Here we see that people are more likely to begin the challenge by expressing their gratitude for their immediate families and significant others. “husband” is much more likely to appear on the first day than any other day, and although “friends” are the most frequently mentioned, they’re most likely to be mentioned on the second day or later. As the days of the challenge progress, we also see increases in thankfulness for opportunities and blessings.

post00022_image0012

On Facebook, people are expressing the things they’re most grateful for, especially close friends and family. We hope you’re able to reflect on the things you’re most grateful for this Thanksgiving.

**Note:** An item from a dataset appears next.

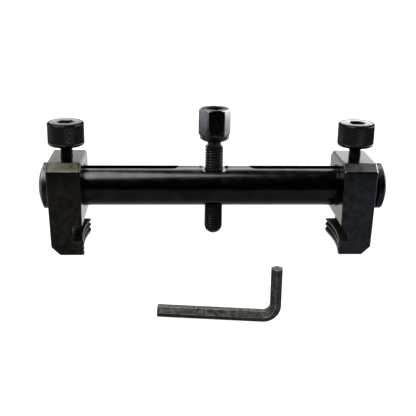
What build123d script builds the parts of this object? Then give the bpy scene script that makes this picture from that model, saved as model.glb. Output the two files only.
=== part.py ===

Technical note on text clustering:
To programmatically identify topics mentioned in response to the gratitude challenge, we segmented status updates on newlines and numbers (e.g. if someone was enumerating all the things they were grateful for). We partitioned the resulting string segments into a series of overlapping 4-grams (4 consecutive characters), and computed the cosine similarity on the 4-gram vectors between the new string and previously seen strings. If the match was close, the string was added to a previous ‘cluster’ of strings, otherwise a new cluster was created. For example, ‘my health’, ‘good health’, ‘being healthy’, and ‘I am in good health’ were clustered together. Topics mentioned fewer than 250 times were omitted.

Technical note on “distinctive” topics:
For each topic, we calculated the conditional probability of the state given the topic. Then for each state, we chose the topic that maximized that probability. Put another way, each topic is more or less associated with each state. For each state, we chose the topic that was most strongly associated with that state.